With an isolated location 264km from Calgary and well south of other Canadian Rockies parks, WATERTON LAKES NATIONAL PARK appears on maps to be simply an extension of the much larger Glacier National Park, across the US border. Yet, despite its modest size, the park’s 255km of trails are among the best made and most scenic in the Canadian Rockies. Because the park is compact and easily accessed from the only settlement, Waterton, it’s particularly superb for day-hikes, with most walks climaxing at small alpine lakes cradled in spectacular hanging valleys; a few hikes, like the Tamarack Trail, head over or along ridges to offer multi-day backcountry options.
There’s plenty for those not mad about hiking too, with attractive drives along two wonderfully scenic access roads, Akamina Parkway and Red Rock Parkway. Both probe west into the interior from Waterton and are dotted with viewpoints as well as spots to picnic, camp and rent boats.

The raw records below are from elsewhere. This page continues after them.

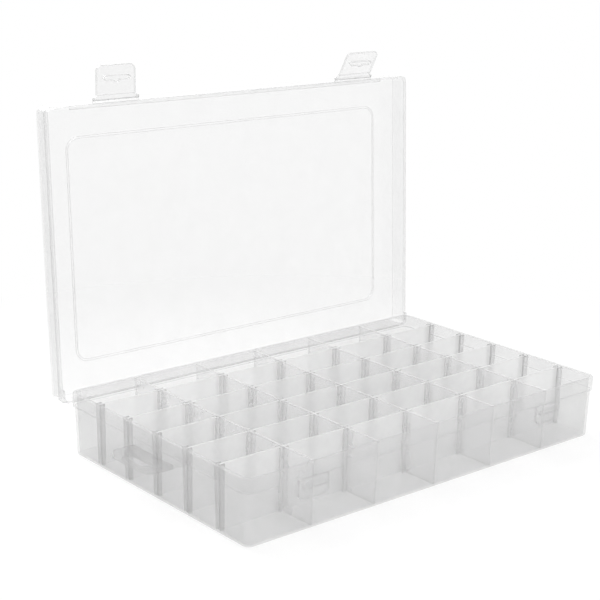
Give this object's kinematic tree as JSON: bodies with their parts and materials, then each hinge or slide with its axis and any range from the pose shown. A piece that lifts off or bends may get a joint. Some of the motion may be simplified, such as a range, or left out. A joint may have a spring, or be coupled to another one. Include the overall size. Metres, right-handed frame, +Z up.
{
  "type": "bead storage box",
  "caption": "Clear shallow organiser box: a partitioned tray with lift-out dividers, a living-hinged lid that closes over the rim and two snap latches.",
  "frame": {"origin": "centre of the tray's flat underside, which rests on the table", "axes": "+X along the long side to the right, +Y to the back where the lid is hinged, +Z up"},
  "size_m": [0.2907, 0.1943, 0.2233],
  "materials": {
    "clear_plastic": "clear, slightly milky polypropylene"
  },
  "bodies": {
    "tray": {"tray_shell": "clear_plastic", "partition_1": "clear_plastic", "partition_2": "clear_plastic", "partition_3": "clear_plastic", "partition_4": "clear_plastic", "partition_5": "clear_plastic", "left_wall_guides": "clear_plastic", "right_wall_guides": "clear_plastic", "left_catch": "clear_plastic", "right_catch": "clear_plastic", "hanging_ear": "clear_plastic", "hinge_strip": "clear_plastic"},
    "lid": {"lid": "clear_plastic"},
    "left_latch": {"left_latch": "clear_plastic"},
    "right_latch": {"right_latch": "clear_plastic"},
    "divider_1_1": {"divider_1_1": "clear_plastic"},
    "divider_1_2": {"divider_1_2": "clear_plastic"},
    "divider_1_3": {"divider_1_3": "clear_plastic"},
    "divider_1_4": {"divider_1_4": "clear_plastic"},
    "divider_1_5": {"divider_1_5": "clear_plastic"},
    "divider_2_1": {"divider_2_1": "clear_plastic"},
    "divider_2_2": {"divider_2_2": "clear_plastic"},
    "divider_2_3": {"divider_2_3": "clear_plastic"},
    "divider_2_4": {"divider_2_4": "clear_plastic"},
    "divider_2_5": {"divider_2_5": "clear_plastic"},
    "divider_3_1": {"divider_3_1": "clear_plastic"},
    "divider_3_2": {"divider_3_2": "clear_plastic"},
    "divider_3_3": {"divider_3_3": "clear_plastic"},
    "divider_3_4": {"divider_3_4": "clear_plastic"},
    "divider_3_5": {"divider_3_5": "clear_plastic"},
    "divider_4_1": {"divider_4_1": "clear_plastic"},
    "divider_4_2": {"divider_4_2": "clear_plastic"},
    "divider_4_3": {"divider_4_3": "clear_plastic"},
    "divider_4_4": {"divider_4_4": "clear_plastic"},
    "divider_4_5": {"divider_4_5": "clear_plastic"},
    "divider_5_1": {"divider_5_1": "clear_plastic"},
    "divider_5_2": {"divider_5_2": "clear_plastic"},
    "divider_5_3": {"divider_5_3": "clear_plastic"},
    "divider_5_4": {"divider_5_4": "clear_plastic"},
    "divider_5_5": {"divider_5_5": "clear_plastic"},
    "divider_6_1": {"divider_6_1": "clear_plastic"},
    "divider_6_2": {"divider_6_2": "clear_plastic"},
    "divider_6_3": {"divider_6_3": "clear_plastic"},
    "divider_6_4": {"divider_6_4": "clear_plastic"},
    "divider_6_5": {"divider_6_5": "clear_plastic"}
  },
  "joints": [
    {"name": "lid_hinge", "type": "hinge", "parent": "tray", "child": "lid", "pos_m": [0, 0.08495, 0.0314], "axis": [-1, 0, 0], "range_deg": [-93, 0]},
    {"name": "left_latch_hinge", "type": "hinge", "parent": "lid", "child": "left_latch", "pos_m": [-0.0915, 0.09757, 0.20247], "axis": [-1, 0, 0], "range_deg": [-87, 33]},
    {"name": "right_latch_hinge", "type": "hinge", "parent": "lid", "child": "right_latch", "pos_m": [0.0915, 0.09757, 0.20247], "axis": [-1, 0, 0], "range_deg": [-60, 60]},
    {"name": "divider_1_1_lift", "type": "slide", "parent": "tray", "child": "divider_1_1", "axis": [0, 0, 1], "range_m": [0, 0.045]},
    {"name": "divider_1_2_lift", "type": "slide", "parent": "tray", "child": "divider_1_2", "axis": [0, 0, 1], "range_m": [0, 0.045]},
    {"name": "divider_1_3_lift", "type": "slide", "parent": "tray", "child": "divider_1_3", "axis": [0, 0, 1], "range_m": [0, 0.045]},
    {"name": "divider_1_4_lift", "type": "slide", "parent": "tray", "child": "divider_1_4", "axis": [0, 0, 1], "range_m": [0, 0.045]},
    {"name": "divider_1_5_lift", "type": "slide", "parent": "tray", "child": "divider_1_5", "axis": [0, 0, 1], "range_m": [0, 0.045]},
    {"name": "divider_2_1_lift", "type": "slide", "parent": "tray", "child": "divider_2_1", "axis": [0, 0, 1], "range_m": [0, 0.045]},
    {"name": "divider_2_2_lift", "type": "slide", "parent": "tray", "child": "divider_2_2", "axis": [0, 0, 1], "range_m": [0, 0.045]},
    {"name": "divider_2_3_lift", "type": "slide", "parent": "tray", "child": "divider_2_3", "axis": [0, 0, 1], "range_m": [0, 0.045]},
    {"name": "divider_2_4_lift", "type": "slide", "parent": "tray", "child": "divider_2_4", "axis": [0, 0, 1], "range_m": [0, 0.045]},
    {"name": "divider_2_5_lift", "type": "slide", "parent": "tray", "child": "divider_2_5", "axis": [0, 0, 1], "range_m": [0, 0.045]},
    {"name": "divider_3_1_lift", "type": "slide", "parent": "tray", "child": "divider_3_1", "axis": [0, 0, 1], "range_m": [0, 0.045]},
    {"name": "divider_3_2_lift", "type": "slide", "parent": "tray", "child": "divider_3_2", "axis": [0, 0, 1], "range_m": [0, 0.045]},
    {"name": "divider_3_3_lift", "type": "slide", "parent": "tray", "child": "divider_3_3", "axis": [0, 0, 1], "range_m": [0, 0.045]},
    {"name": "divider_3_4_lift", "type": "slide", "parent": "tray", "child": "divider_3_4", "axis": [0, 0, 1], "range_m": [0, 0.045]},
    {"name": "divider_3_5_lift", "type": "slide", "parent": "tray", "child": "divider_3_5", "axis": [0, 0, 1], "range_m": [0, 0.045]},
    {"name": "divider_4_1_lift", "type": "slide", "parent": "tray", "child": "divider_4_1", "axis": [0, 0, 1], "range_m": [0, 0.045]},
    {"name": "divider_4_2_lift", "type": "slide", "parent": "tray", "child": "divider_4_2", "axis": [0, 0, 1], "range_m": [0, 0.045]},
    {"name": "divider_4_3_lift", "type": "slide", "parent": "tray", "child": "divider_4_3", "axis": [0, 0, 1], "range_m": [0, 0.045]},
    {"name": "divider_4_4_lift", "type": "slide", "parent": "tray", "child": "divider_4_4", "axis": [0, 0, 1], "range_m": [0, 0.045]},
    {"name": "divider_4_5_lift", "type": "slide", "parent": "tray", "child": "divider_4_5", "axis": [0, 0, 1], "range_m": [0, 0.045]},
    {"name": "divider_5_1_lift", "type": "slide", "parent": "tray", "child": "divider_5_1", "axis": [0, 0, 1], "range_m": [0, 0.045]},
    {"name": "divider_5_2_lift", "type": "slide", "parent": "tray", "child": "divider_5_2", "axis": [0, 0, 1], "range_m": [0, 0.045]},
    {"name": "divider_5_3_lift", "type": "slide", "parent": "tray", "child": "divider_5_3", "axis": [0, 0, 1], "range_m": [0, 0.045]},
    {"name": "divider_5_4_lift", "type": "slide", "parent": "tray", "child": "divider_5_4", "axis": [0, 0, 1], "range_m": [0, 0.045]},
    {"name": "divider_5_5_lift", "type": "slide", "parent": "tray", "child": "divider_5_5", "axis": [0, 0, 1], "range_m": [0, 0.045]},
    {"name": "divider_6_1_lift", "type": "slide", "parent": "tray", "child": "divider_6_1", "axis": [0, 0, 1], "range_m": [0, 0.045]},
    {"name": "divider_6_2_lift", "type": "slide", "parent": "tray", "child": "divider_6_2", "axis": [0, 0, 1], "range_m": [0, 0.045]},
    {"name": "divider_6_3_lift", "type": "slide", "parent": "tray", "child": "divider_6_3", "axis": [0, 0, 1], "range_m": [0, 0.045]},
    {"name": "divider_6_4_lift", "type": "slide", "parent": "tray", "child": "divider_6_4", "axis": [0, 0, 1], "range_m": [0, 0.045]},
    {"name": "divider_6_5_lift", "type": "slide", "parent": "tray", "child": "divider_6_5", "axis": [0, 0, 1], "range_m": [0, 0.045]}
  ]
}
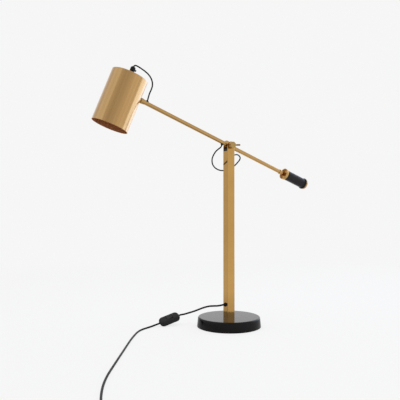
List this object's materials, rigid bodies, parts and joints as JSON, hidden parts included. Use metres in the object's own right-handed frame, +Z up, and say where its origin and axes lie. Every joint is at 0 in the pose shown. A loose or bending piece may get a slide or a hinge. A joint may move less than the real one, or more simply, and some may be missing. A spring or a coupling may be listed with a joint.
{
  "type": "adjustable task lamp",
  "caption": "Task lamp with a round weighted base, square column, counterweighted tilting arm, drum shade that turns on the arm, in-line rocker switch and a corded plug.",
  "frame": {"origin": "middle of the base's underside, on the floor", "axes": "+Z up along the column; the arm lies in the XZ plane with the shade on the -X side and the counterweight on the +X side; -Y is the side the lever nut is on"},
  "size_m": [0.7025, 0.5487, 0.6017],
  "materials": {
    "brass": "satin lacquered brass",
    "dark_brass": "satin, aged brass",
    "contact_brass": "plain",
    "black_base": "semi-gloss black enamel",
    "cast_iron": "raw casting",
    "felt": "felt",
    "steel": "zinc plated",
    "weight_black": "satin black",
    "friction_fibre": "matte",
    "black_plastic": "satin",
    "rubber": "matte",
    "cable": "satin",
    "arm_cord": "satin",
    "mains_cord": "satin",
    "switch_plastic": "fine texture",
    "rocker_plastic": "satin",
    "ceramic": "glazed porcelain",
    "bulb_cap": "plain",
    "bulb_glass": "clear",
    "filaments": "phosphor coating"
  },
  "bodies": {
    "stand": {"base_felt": "felt", "base_weight": "cast_iron", "base_cover": "black_base", "base_bolt": "steel", "base_washer": "steel", "column_foot": "steel", "column_tube": "brass", "column_stop": "black_plastic", "mains_grommet": "rubber", "column_grommet": "rubber", "lower_cable": "cable", "splice_block": "ceramic", "upper_cable": "cable", "pivot_bolt": "dark_brass", "pivot_washers": "brass", "friction_washers": "friction_fibre", "mains_cord": "mains_cord", "floor_cord": "mains_cord", "mains_coil": "mains_cord", "switch_lower": "switch_plastic", "switch_upper": "switch_plastic", "switch_contacts": "contact_brass", "switch_screws": "steel", "plug_body": "switch_plastic", "plug_relief": "rubber", "plug_pins": "contact_brass"},
    "arm": {"pivot_barrel": "brass", "arm_tube": "brass", "arm_grommet": "rubber", "head_grommet": "rubber", "arm_cable": "cable", "end_collar": "brass", "arm_plug": "steel", "swivel_bolt": "steel", "tail_ferrule": "brass", "weight_rod": "brass", "weight_cup": "brass", "weight_core": "steel", "weight_sleeve": "weight_black", "weight_flange": "weight_black", "weight_cap": "brass", "loop_cord": "arm_cord", "head_cord": "arm_cord"},
    "head": {"shade": "brass", "swivel_washers": "dark_brass", "nipple": "brass", "nipple_nut": "steel", "cord_grip": "black_plastic", "grip_screw": "black_plastic", "head_cable": "cable", "holder_cap": "black_plastic", "holder_body": "black_plastic", "holder_base": "ceramic", "holder_thread": "contact_brass", "bulb_cap": "bulb_cap", "bulb_glass": "bulb_glass", "bulb_filaments": "filaments"},
    "lever": {"lever_nut": "brass", "lever": "dark_brass"},
    "rocker": {"rocker": "rocker_plastic"}
  },
  "joints": [
    {"name": "arm_tilt", "type": "hinge", "parent": "stand", "child": "arm", "pos_m": [0, 0, 0.437], "axis": [0, 1, 0], "range_deg": [-34, 14], "deforming": ["loop_cord"]},
    {"name": "head_swivel", "type": "hinge", "parent": "arm", "child": "head", "pos_m": [-0.23274, 0, 0.52634], "axis": [0.9336, 0, -0.3584], "range_deg": [-90, 90], "deforming": ["head_cord"]},
    {"name": "lever_turn", "type": "hinge", "parent": "stand", "child": "lever", "pos_m": [0, -0.0158, 0.437], "axis": [0, 1, 0], "range_deg": [-90, 10]},
    {"name": "rocker_press", "type": "hinge", "parent": "stand", "child": "rocker", "pos_m": [-0.12112, 0.07954, 0.01836], "axis": [-0.108, 0.9063, 0.4086], "range_deg": [0, 14]}
  ]
}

A National Park pass, costing $9.80, is required to enter Waterton Lakes; though the park is run in tandem with Glacier National Park, the two remain distinct, with separate entry fees.
Up to nine thousand years ago the region provided a hunting ground for aboriginal peoples such as the Ktunaxa (Kootenay), from present-day BC, who crossed the mountains to fish and hunt bison on the prairie grasslands around Waterton. By about 1700, rival Blackfoot peoples had extended their sphere of influence here from central Alberta pushing out the Ktunaxa, but by the mid-nineteenth century they had retreated eastwards, leaving the region virtually uninhabited.
It was the Waterton area’s first permanent white resident, John George Brown, who first noticed globules of oil on Cameron Creek, a local river, a discovery that would bring entrepreneurs to ravage the region. Ironically, given Brown’s environmental zeal, he even helped start the local industry by skimming oil from the river, bottling it, and selling it to nearby settlements. In 1901 the Rocky Mountain Development Company struck oil, leading to western Canada’s first commercial oil well, which soon dried up; a monument on the Akamina Parkway now marks its original location.
Only in the 1920s, when the Great Northern Railway introduced a bus link from its Montana-to-Jasper railway, did tourists arrive in any numbers, and it was for them that the venerable Prince of Wales Hotel was built. In 1995 UNESCO declared Waterton a World Heritage Site.